▶ _Requirements_
Set down, exactly as written, only the lines starting with the one that holds "base_pan();" and ending with the one that holds "nodes[node].hide_render = nodes[node].hide_viewport".

·····

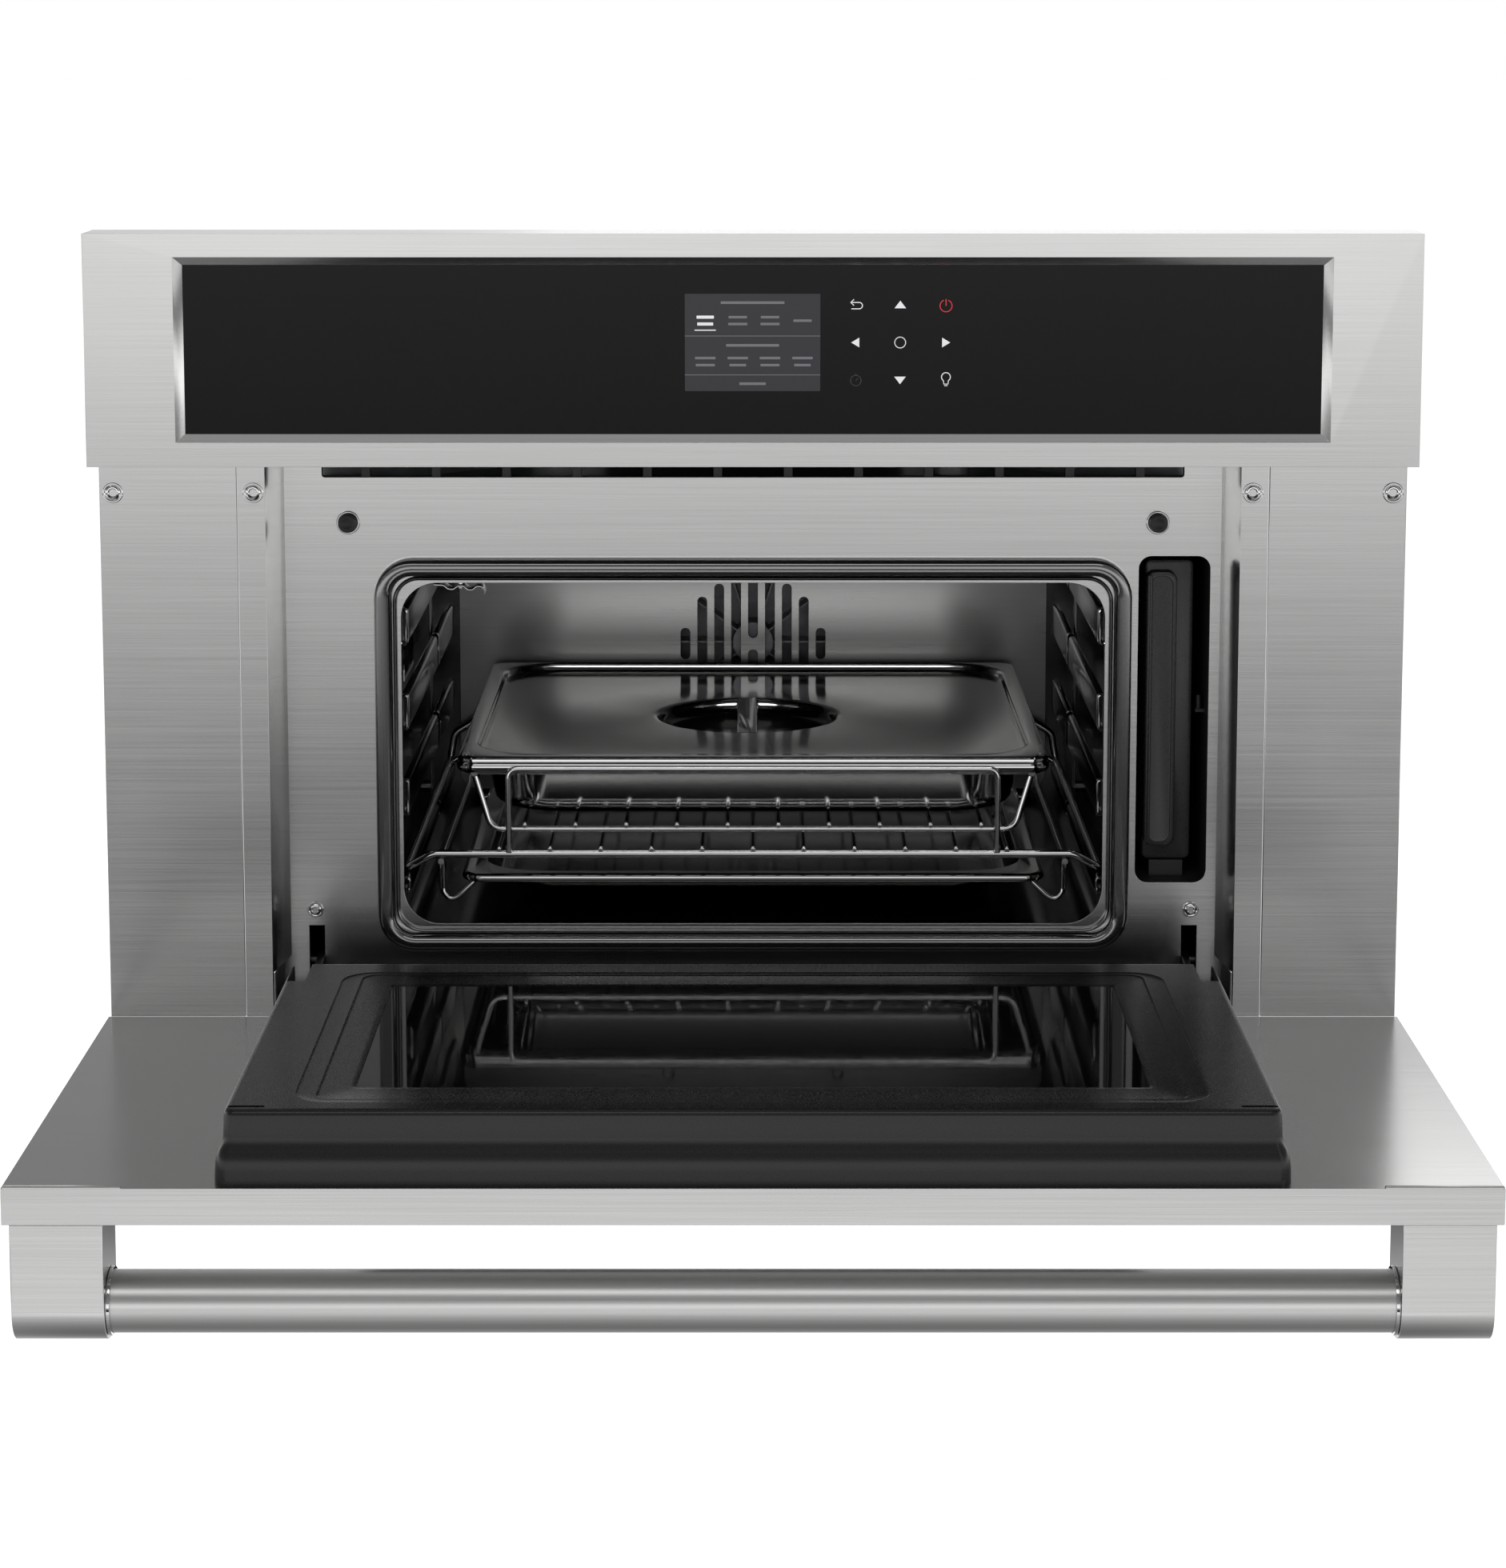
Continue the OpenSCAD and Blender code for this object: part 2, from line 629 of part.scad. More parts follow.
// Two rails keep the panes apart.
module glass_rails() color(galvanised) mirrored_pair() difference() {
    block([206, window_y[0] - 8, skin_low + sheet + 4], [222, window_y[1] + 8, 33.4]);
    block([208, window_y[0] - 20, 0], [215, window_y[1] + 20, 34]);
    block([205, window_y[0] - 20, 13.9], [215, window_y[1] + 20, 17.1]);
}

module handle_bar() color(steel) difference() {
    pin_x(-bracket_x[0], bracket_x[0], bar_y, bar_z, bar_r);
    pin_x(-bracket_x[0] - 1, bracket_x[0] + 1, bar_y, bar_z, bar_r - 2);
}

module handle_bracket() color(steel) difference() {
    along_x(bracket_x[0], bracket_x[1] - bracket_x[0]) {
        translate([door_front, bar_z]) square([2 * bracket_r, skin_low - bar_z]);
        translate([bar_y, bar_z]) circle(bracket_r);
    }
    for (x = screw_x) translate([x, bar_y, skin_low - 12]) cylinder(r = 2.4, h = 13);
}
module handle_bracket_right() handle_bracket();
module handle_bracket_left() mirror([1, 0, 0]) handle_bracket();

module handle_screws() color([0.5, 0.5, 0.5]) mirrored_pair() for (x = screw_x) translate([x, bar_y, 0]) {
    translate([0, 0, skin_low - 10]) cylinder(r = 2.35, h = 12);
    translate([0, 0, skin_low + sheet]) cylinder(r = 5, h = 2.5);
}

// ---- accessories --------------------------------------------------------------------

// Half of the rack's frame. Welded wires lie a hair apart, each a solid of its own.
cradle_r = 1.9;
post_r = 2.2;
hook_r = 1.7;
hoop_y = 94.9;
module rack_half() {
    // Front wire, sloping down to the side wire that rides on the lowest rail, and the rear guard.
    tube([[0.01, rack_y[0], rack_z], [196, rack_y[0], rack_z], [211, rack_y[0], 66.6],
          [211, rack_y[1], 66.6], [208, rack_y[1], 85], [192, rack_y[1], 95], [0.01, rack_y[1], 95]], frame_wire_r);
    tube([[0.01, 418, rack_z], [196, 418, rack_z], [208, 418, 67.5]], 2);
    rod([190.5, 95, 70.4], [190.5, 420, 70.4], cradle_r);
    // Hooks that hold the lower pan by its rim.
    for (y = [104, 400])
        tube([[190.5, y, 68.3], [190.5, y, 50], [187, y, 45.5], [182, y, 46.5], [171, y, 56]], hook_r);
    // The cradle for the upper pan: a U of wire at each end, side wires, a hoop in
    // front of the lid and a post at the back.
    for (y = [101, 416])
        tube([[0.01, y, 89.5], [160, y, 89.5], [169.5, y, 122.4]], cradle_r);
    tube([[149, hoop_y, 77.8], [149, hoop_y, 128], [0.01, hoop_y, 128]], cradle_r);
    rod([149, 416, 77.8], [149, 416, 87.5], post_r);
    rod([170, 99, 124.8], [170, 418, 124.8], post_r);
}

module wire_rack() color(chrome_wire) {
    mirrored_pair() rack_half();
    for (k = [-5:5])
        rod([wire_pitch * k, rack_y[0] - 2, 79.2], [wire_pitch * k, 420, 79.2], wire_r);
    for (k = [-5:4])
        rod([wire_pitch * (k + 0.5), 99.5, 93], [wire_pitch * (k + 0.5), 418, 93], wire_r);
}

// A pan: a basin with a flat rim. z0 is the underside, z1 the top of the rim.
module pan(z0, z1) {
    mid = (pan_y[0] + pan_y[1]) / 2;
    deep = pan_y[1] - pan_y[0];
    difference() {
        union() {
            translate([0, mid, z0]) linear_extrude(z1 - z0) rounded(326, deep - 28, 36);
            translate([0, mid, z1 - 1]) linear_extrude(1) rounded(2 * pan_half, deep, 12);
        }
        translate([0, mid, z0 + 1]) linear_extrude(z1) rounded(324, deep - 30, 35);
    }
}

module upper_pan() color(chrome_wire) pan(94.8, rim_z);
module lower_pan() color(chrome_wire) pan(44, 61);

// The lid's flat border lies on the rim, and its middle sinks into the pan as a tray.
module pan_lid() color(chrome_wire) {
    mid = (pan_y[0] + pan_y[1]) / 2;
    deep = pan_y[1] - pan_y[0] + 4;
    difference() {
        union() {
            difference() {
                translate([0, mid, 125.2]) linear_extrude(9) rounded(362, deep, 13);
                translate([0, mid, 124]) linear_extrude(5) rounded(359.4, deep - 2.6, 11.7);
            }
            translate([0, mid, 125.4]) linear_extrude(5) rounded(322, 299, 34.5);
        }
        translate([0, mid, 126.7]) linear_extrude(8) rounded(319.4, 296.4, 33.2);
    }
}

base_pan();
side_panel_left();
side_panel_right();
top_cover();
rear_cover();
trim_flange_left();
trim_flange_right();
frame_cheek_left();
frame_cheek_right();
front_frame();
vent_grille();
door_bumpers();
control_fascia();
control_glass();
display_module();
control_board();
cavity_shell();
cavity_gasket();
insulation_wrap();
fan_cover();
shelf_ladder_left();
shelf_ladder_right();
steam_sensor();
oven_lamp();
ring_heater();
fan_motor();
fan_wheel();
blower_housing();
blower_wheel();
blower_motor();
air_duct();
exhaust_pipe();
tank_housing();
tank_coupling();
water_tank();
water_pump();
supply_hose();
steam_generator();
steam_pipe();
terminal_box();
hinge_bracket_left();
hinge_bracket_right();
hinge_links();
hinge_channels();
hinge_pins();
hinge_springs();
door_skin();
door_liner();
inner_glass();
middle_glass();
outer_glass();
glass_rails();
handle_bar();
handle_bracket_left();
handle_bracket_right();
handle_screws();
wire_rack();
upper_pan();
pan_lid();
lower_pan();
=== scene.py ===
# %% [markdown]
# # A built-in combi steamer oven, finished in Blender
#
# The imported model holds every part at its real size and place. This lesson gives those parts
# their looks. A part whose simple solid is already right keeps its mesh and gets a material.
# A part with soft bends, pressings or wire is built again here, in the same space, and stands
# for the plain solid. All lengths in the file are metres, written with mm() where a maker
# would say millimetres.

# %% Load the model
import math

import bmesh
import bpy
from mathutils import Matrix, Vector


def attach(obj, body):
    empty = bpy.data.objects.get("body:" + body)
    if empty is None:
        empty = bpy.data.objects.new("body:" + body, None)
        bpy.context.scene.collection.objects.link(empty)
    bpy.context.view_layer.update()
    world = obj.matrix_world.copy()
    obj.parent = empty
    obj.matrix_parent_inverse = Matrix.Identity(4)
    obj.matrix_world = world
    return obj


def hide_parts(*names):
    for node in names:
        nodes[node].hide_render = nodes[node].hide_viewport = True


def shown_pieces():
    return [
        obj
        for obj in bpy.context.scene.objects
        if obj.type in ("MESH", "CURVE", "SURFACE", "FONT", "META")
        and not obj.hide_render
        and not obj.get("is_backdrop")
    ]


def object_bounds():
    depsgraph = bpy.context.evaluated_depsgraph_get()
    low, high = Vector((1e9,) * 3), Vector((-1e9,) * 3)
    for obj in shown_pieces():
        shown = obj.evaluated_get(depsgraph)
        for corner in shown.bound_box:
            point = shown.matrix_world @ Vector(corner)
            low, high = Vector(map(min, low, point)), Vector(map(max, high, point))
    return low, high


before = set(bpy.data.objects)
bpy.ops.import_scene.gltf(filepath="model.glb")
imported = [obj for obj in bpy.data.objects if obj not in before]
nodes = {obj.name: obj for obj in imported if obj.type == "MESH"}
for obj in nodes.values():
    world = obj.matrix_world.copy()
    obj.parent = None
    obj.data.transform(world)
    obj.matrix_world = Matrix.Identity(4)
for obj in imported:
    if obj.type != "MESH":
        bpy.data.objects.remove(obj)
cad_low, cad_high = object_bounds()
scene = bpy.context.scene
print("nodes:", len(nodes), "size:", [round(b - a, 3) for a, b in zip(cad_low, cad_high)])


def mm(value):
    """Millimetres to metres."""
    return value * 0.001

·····

▶ _Output for this task_
base_pan();
side_panel_left();
side_panel_right();
top_cover();
rear_cover();
trim_flange_left();
trim_flange_right();
frame_cheek_left();
frame_cheek_right();
front_frame();
vent_grille();
door_bumpers();
control_fascia();
control_glass();
display_module();
control_board();
cavity_shell();
cavity_gasket();
insulation_wrap();
fan_cover();
shelf_ladder_left();
shelf_ladder_right();
steam_sensor();
oven_lamp();
ring_heater();
fan_motor();
fan_wheel();
blower_housing();
blower_wheel();
blower_motor();
air_duct();
exhaust_pipe();
tank_housing();
tank_coupling();
water_tank();
water_pump();
supply_hose();
steam_generator();
steam_pipe();
terminal_box();
hinge_bracket_left();
hinge_bracket_right();
hinge_links();
hinge_channels();
hinge_pins();
hinge_springs();
door_skin();
door_liner();
inner_glass();
middle_glass();
outer_glass();
glass_rails();
handle_bar();
handle_bracket_left();
handle_bracket_right();
handle_screws();
wire_rack();
upper_pan();
pan_lid();
lower_pan();
=== scene.py ===
# %% [markdown]
# # A built-in combi steamer oven, finished in Blender
#
# The imported model holds every part at its real size and place. This lesson gives those parts
# their looks. A part whose simple solid is already right keeps its mesh and gets a material.
# A part with soft bends, pressings or wire is built again here, in the same space, and stands
# for the plain solid. All lengths in the file are metres, written with mm() where a maker
# would say millimetres.

# %% Load the model
import math

import bmesh
import bpy
from mathutils import Matrix, Vector


def attach(obj, body):
    empty = bpy.data.objects.get("body:" + body)
    if empty is None:
        empty = bpy.data.objects.new("body:" + body, None)
        bpy.context.scene.collection.objects.link(empty)
    bpy.context.view_layer.update()
    world = obj.matrix_world.copy()
    obj.parent = empty
    obj.matrix_parent_inverse = Matrix.Identity(4)
    obj.matrix_world = world
    return obj


def hide_parts(*names):
    for node in names:
        nodes[node].hide_render = nodes[node].hide_viewport = True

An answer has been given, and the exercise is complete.